YOUR GOAL ▸
Copy each line exactly.

"""

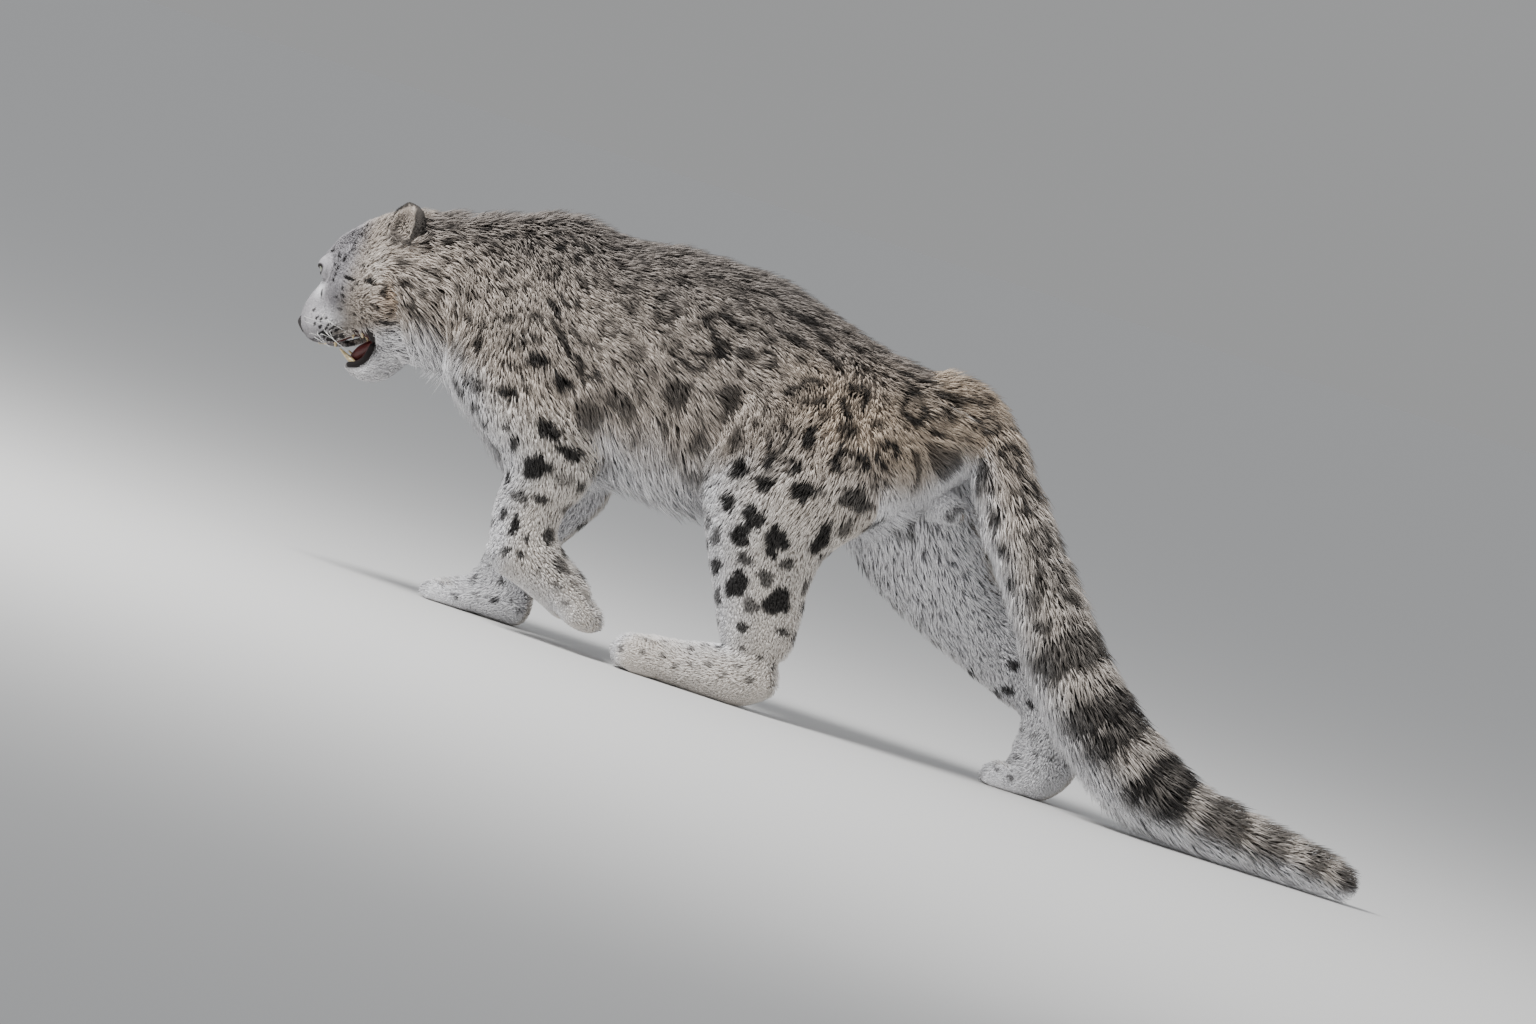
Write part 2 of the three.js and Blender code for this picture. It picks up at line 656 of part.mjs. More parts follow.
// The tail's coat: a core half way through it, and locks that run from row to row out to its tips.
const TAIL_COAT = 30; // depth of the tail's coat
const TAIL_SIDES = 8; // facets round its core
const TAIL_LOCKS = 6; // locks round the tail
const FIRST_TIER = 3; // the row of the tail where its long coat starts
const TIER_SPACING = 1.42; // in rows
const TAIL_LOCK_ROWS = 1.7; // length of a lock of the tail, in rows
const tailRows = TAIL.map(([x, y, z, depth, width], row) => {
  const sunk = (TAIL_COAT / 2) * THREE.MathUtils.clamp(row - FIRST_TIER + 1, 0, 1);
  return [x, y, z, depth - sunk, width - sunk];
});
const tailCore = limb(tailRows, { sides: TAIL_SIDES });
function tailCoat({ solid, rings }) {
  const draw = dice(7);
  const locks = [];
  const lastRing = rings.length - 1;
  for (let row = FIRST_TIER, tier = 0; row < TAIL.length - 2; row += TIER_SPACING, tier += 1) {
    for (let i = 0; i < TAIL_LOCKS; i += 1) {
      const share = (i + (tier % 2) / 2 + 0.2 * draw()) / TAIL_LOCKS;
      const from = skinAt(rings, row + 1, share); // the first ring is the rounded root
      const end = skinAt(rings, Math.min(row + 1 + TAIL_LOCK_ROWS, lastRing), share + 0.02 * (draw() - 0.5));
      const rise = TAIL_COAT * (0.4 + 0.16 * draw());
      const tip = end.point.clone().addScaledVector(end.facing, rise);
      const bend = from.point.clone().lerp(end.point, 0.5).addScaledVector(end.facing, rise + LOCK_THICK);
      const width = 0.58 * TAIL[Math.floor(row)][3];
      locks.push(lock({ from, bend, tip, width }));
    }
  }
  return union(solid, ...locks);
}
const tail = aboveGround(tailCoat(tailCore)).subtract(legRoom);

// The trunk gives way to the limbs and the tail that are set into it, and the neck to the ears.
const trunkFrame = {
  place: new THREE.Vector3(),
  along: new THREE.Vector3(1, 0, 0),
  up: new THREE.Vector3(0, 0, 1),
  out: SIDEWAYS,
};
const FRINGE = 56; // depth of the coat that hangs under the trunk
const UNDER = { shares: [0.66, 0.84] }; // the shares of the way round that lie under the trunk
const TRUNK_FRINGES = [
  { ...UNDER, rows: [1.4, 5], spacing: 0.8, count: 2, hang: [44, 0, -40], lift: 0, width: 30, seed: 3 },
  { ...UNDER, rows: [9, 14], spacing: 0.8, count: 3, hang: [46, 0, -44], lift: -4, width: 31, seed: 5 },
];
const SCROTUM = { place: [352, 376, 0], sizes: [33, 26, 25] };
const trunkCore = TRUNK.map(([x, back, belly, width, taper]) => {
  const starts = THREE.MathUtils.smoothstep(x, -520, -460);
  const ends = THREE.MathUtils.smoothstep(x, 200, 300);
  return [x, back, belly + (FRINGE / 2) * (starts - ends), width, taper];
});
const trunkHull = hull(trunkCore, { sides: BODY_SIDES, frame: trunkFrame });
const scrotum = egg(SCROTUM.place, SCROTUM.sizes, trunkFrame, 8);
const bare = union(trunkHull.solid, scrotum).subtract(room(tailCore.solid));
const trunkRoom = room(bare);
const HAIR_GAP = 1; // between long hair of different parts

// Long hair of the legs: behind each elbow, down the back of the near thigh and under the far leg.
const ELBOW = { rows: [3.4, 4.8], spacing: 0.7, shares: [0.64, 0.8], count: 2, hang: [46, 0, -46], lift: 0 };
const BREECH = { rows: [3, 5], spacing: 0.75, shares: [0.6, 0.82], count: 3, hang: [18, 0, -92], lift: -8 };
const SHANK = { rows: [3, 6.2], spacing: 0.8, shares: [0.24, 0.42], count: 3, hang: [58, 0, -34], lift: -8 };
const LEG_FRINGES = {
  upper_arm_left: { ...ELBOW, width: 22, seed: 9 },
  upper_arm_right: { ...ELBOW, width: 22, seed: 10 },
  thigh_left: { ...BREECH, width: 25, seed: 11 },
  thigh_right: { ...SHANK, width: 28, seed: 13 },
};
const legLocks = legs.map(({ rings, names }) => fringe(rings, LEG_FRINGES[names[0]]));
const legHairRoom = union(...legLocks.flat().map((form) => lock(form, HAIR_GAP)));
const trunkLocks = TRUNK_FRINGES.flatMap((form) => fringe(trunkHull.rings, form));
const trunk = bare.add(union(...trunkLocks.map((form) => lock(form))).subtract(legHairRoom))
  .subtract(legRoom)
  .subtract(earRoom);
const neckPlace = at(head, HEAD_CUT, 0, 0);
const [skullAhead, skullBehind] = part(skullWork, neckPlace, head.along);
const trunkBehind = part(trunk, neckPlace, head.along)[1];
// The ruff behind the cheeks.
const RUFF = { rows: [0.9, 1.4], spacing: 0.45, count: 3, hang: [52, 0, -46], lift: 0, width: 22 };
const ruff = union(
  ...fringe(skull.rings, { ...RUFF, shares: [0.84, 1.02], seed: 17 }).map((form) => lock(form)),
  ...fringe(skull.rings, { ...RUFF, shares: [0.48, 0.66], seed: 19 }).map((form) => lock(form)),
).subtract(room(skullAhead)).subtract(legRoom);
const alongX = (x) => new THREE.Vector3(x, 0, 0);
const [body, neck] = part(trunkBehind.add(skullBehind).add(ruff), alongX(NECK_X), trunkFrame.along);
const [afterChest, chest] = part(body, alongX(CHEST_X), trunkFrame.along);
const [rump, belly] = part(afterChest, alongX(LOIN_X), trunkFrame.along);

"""

THE OUTPUT ▸
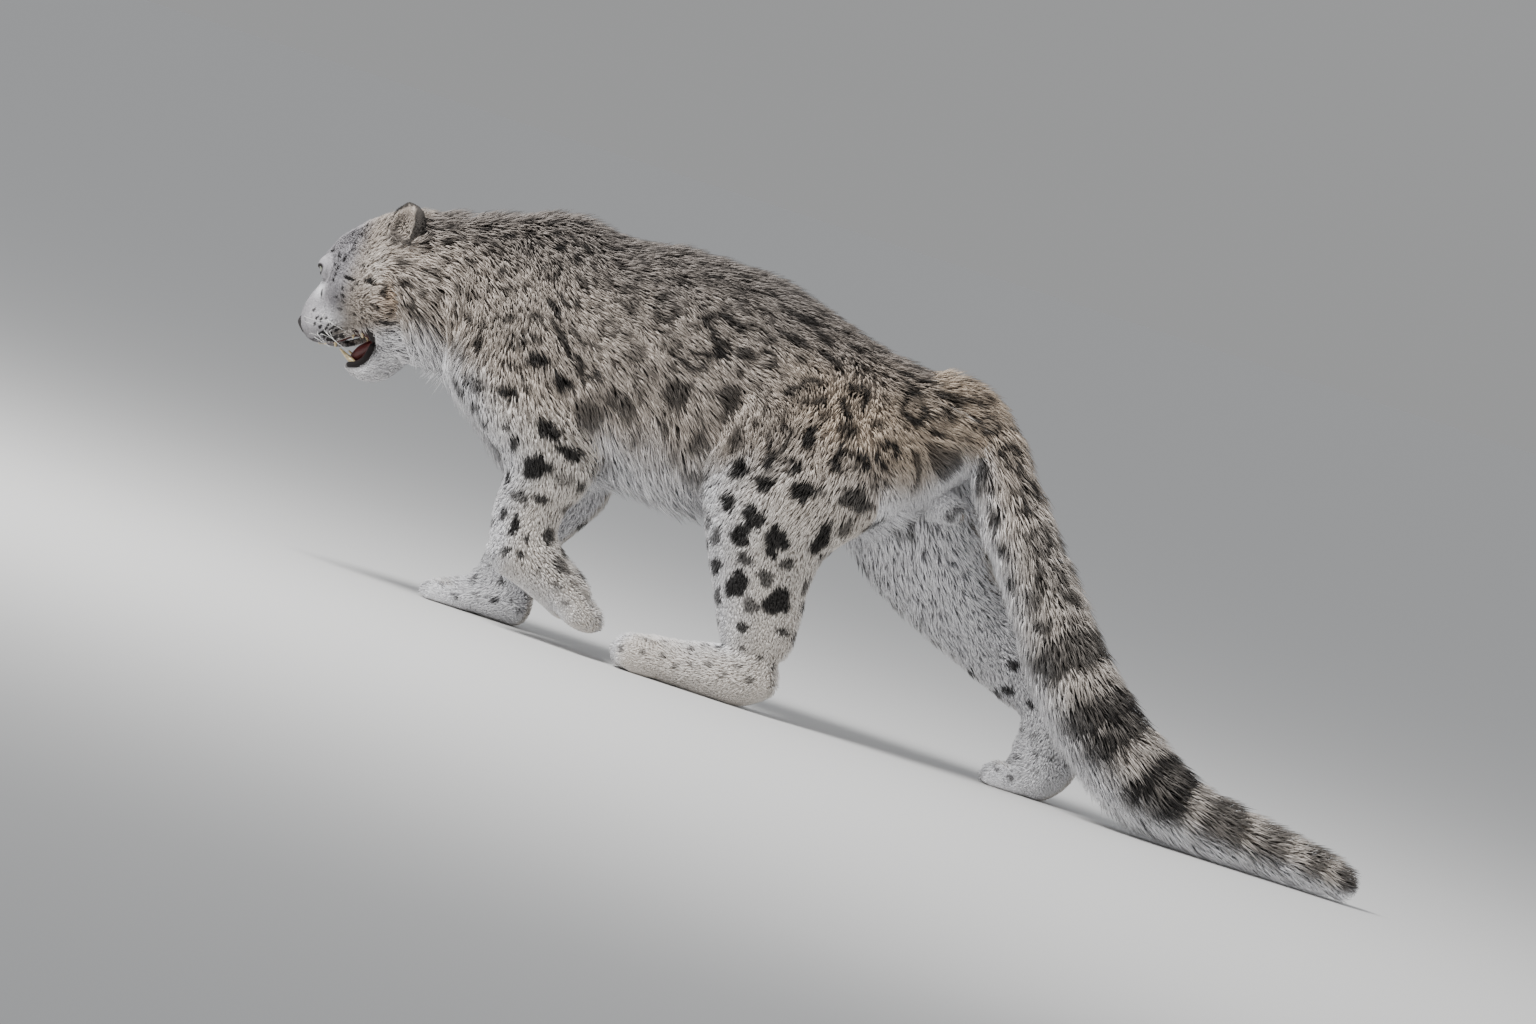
Write part 2 of the three.js and Blender code for this picture. It picks up at line 656 of part.mjs. More parts follow.
// The tail's coat: a core half way through it, and locks that run from row to row out to its tips.
const TAIL_COAT = 30; // depth of the tail's coat
const TAIL_SIDES = 8; // facets round its core
const TAIL_LOCKS = 6; // locks round the tail
const FIRST_TIER = 3; // the row of the tail where its long coat starts
const TIER_SPACING = 1.42; // in rows
const TAIL_LOCK_ROWS = 1.7; // length of a lock of the tail, in rows
const tailRows = TAIL.map(([x, y, z, depth, width], row) => {
  const sunk = (TAIL_COAT / 2) * THREE.MathUtils.clamp(row - FIRST_TIER + 1, 0, 1);
  return [x, y, z, depth - sunk, width - sunk];
});
const tailCore = limb(tailRows, { sides: TAIL_SIDES });
function tailCoat({ solid, rings }) {
  const draw = dice(7);
  const locks = [];
  const lastRing = rings.length - 1;
  for (let row = FIRST_TIER, tier = 0; row < TAIL.length - 2; row += TIER_SPACING, tier += 1) {
    for (let i = 0; i < TAIL_LOCKS; i += 1) {
      const share = (i + (tier % 2) / 2 + 0.2 * draw()) / TAIL_LOCKS;
      const from = skinAt(rings, row + 1, share); // the first ring is the rounded root
      const end = skinAt(rings, Math.min(row + 1 + TAIL_LOCK_ROWS, lastRing), share + 0.02 * (draw() - 0.5));
      const rise = TAIL_COAT * (0.4 + 0.16 * draw());
      const tip = end.point.clone().addScaledVector(end.facing, rise);
      const bend = from.point.clone().lerp(end.point, 0.5).addScaledVector(end.facing, rise + LOCK_THICK);
      const width = 0.58 * TAIL[Math.floor(row)][3];
      locks.push(lock({ from, bend, tip, width }));
    }
  }
  return union(solid, ...locks);
}
const tail = aboveGround(tailCoat(tailCore)).subtract(legRoom);

// The trunk gives way to the limbs and the tail that are set into it, and the neck to the ears.
const trunkFrame = {
  place: new THREE.Vector3(),
  along: new THREE.Vector3(1, 0, 0),
  up: new THREE.Vector3(0, 0, 1),
  out: SIDEWAYS,
};
const FRINGE = 56; // depth of the coat that hangs under the trunk
const UNDER = { shares: [0.66, 0.84] }; // the shares of the way round that lie under the trunk
const TRUNK_FRINGES = [
  { ...UNDER, rows: [1.4, 5], spacing: 0.8, count: 2, hang: [44, 0, -40], lift: 0, width: 30, seed: 3 },
  { ...UNDER, rows: [9, 14], spacing: 0.8, count: 3, hang: [46, 0, -44], lift: -4, width: 31, seed: 5 },
];
const SCROTUM = { place: [352, 376, 0], sizes: [33, 26, 25] };
const trunkCore = TRUNK.map(([x, back, belly, width, taper]) => {
  const starts = THREE.MathUtils.smoothstep(x, -520, -460);
  const ends = THREE.MathUtils.smoothstep(x, 200, 300);
  return [x, back, belly + (FRINGE / 2) * (starts - ends), width, taper];
});
const trunkHull = hull(trunkCore, { sides: BODY_SIDES, frame: trunkFrame });
const scrotum = egg(SCROTUM.place, SCROTUM.sizes, trunkFrame, 8);
const bare = union(trunkHull.solid, scrotum).subtract(room(tailCore.solid));
const trunkRoom = room(bare);
const HAIR_GAP = 1; // between long hair of different parts

// Long hair of the legs: behind each elbow, down the back of the near thigh and under the far leg.
const ELBOW = { rows: [3.4, 4.8], spacing: 0.7, shares: [0.64, 0.8], count: 2, hang: [46, 0, -46], lift: 0 };
const BREECH = { rows: [3, 5], spacing: 0.75, shares: [0.6, 0.82], count: 3, hang: [18, 0, -92], lift: -8 };
const SHANK = { rows: [3, 6.2], spacing: 0.8, shares: [0.24, 0.42], count: 3, hang: [58, 0, -34], lift: -8 };
const LEG_FRINGES = {
  upper_arm_left: { ...ELBOW, width: 22, seed: 9 },
  upper_arm_right: { ...ELBOW, width: 22, seed: 10 },
  thigh_left: { ...BREECH, width: 25, seed: 11 },
  thigh_right: { ...SHANK, width: 28, seed: 13 },
};
const legLocks = legs.map(({ rings, names }) => fringe(rings, LEG_FRINGES[names[0]]));
const legHairRoom = union(...legLocks.flat().map((form) => lock(form, HAIR_GAP)));
const trunkLocks = TRUNK_FRINGES.flatMap((form) => fringe(trunkHull.rings, form));
const trunk = bare.add(union(...trunkLocks.map((form) => lock(form))).subtract(legHairRoom))
  .subtract(legRoom)
  .subtract(earRoom);
const neckPlace = at(head, HEAD_CUT, 0, 0);
const [skullAhead, skullBehind] = part(skullWork, neckPlace, head.along);
const trunkBehind = part(trunk, neckPlace, head.along)[1];
// The ruff behind the cheeks.
const RUFF = { rows: [0.9, 1.4], spacing: 0.45, count: 3, hang: [52, 0, -46], lift: 0, width: 22 };
const ruff = union(
  ...fringe(skull.rings, { ...RUFF, shares: [0.84, 1.02], seed: 17 }).map((form) => lock(form)),
  ...fringe(skull.rings, { ...RUFF, shares: [0.48, 0.66], seed: 19 }).map((form) => lock(form)),
).subtract(room(skullAhead)).subtract(legRoom);
const alongX = (x) => new THREE.Vector3(x, 0, 0);
const [body, neck] = part(trunkBehind.add(skullBehind).add(ruff), alongX(NECK_X), trunkFrame.along);
const [afterChest, chest] = part(body, alongX(CHEST_X), trunkFrame.along);
const [rump, belly] = part(afterChest, alongX(LOIN_X), trunkFrame.along);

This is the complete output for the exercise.